In deze zaak gaat het om een hoger beroep van de moeder tegen een beschikking van de rechtbank Limburg, waarin haar verzoek om eenhoofdig ouderlijk gezag over de kinderen is afgewezen. De moeder, vertegenwoordigd door mr. J. Tegelaers-Kerouache, heeft in hoger beroep verzocht om de beschikking van 21 mei 2014 te vernietigen en om haar met het eenhoofdig gezag te belasten. De vader, aanvankelijk vertegenwoordigd door mr. P.J.W. de Water en later door mr. G. van der Meij, heeft in incidenteel appel verzocht om wijziging van de zorgregeling, waarbij hij gezinsbegeleiding bij hem thuis heeft aangevraagd. De Raad voor de Kinderbescherming heeft ook een rol gespeeld in deze procedure.
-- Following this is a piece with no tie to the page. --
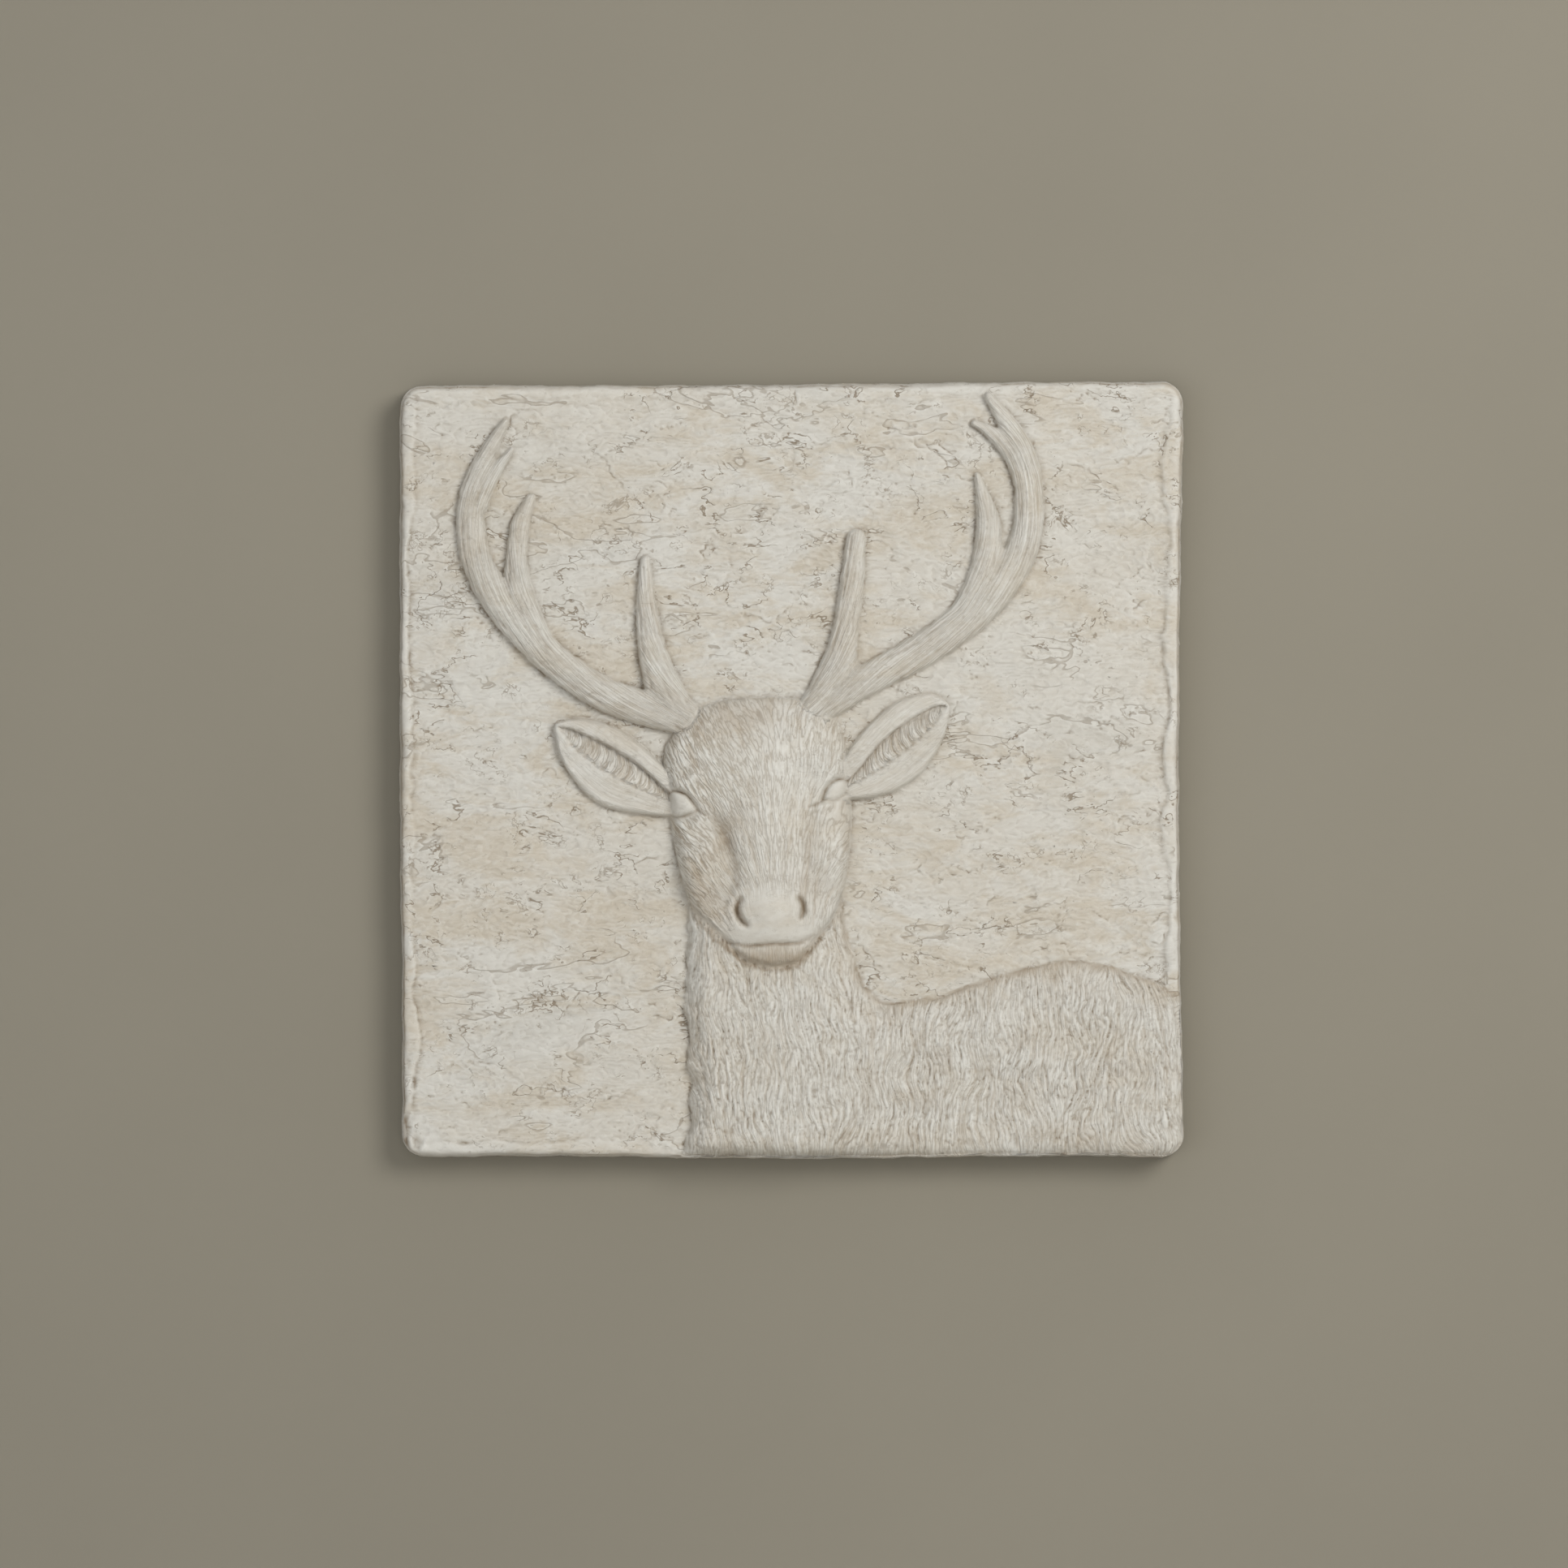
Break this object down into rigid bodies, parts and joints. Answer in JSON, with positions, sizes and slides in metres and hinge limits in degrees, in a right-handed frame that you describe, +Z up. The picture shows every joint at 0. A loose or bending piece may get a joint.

De mondelinge behandeling vond plaats op 17 maart 2015, waarbij beide ouders en de raad aanwezig waren. De moeder heeft aangevoerd dat er geen communicatie is tussen de ouders, wat leidt tot problemen in de opvoeding van de kinderen. De vader heeft betwist dat de communicatieproblemen zo ernstig zijn dat het gezamenlijk gezag niet kan worden voortgezet. Het hof heeft vastgesteld dat er geen contra-indicaties zijn voor contact tussen de vader en de kinderen en dat de contacten die na de bestreden beschikking hebben plaatsgevonden goed zijn verlopen.
Het hof heeft geoordeeld dat de rechtbank terecht het verzoek van de moeder om eenhoofdig gezag heeft afgewezen, omdat de communicatieproblemen niet voldoende zijn om het gezag te wijzigen. Wat betreft de zorgregeling heeft het hof besloten dat de vader recht heeft op contact met de kinderen en heeft een nieuwe regeling vastgesteld, die de contacten tussen de vader en de kinderen moet bevorderen. De beschikking van de rechtbank is in zoverre vernietigd en opnieuw vastgesteld, met een uitvoerbaar bij voorraad verklaring.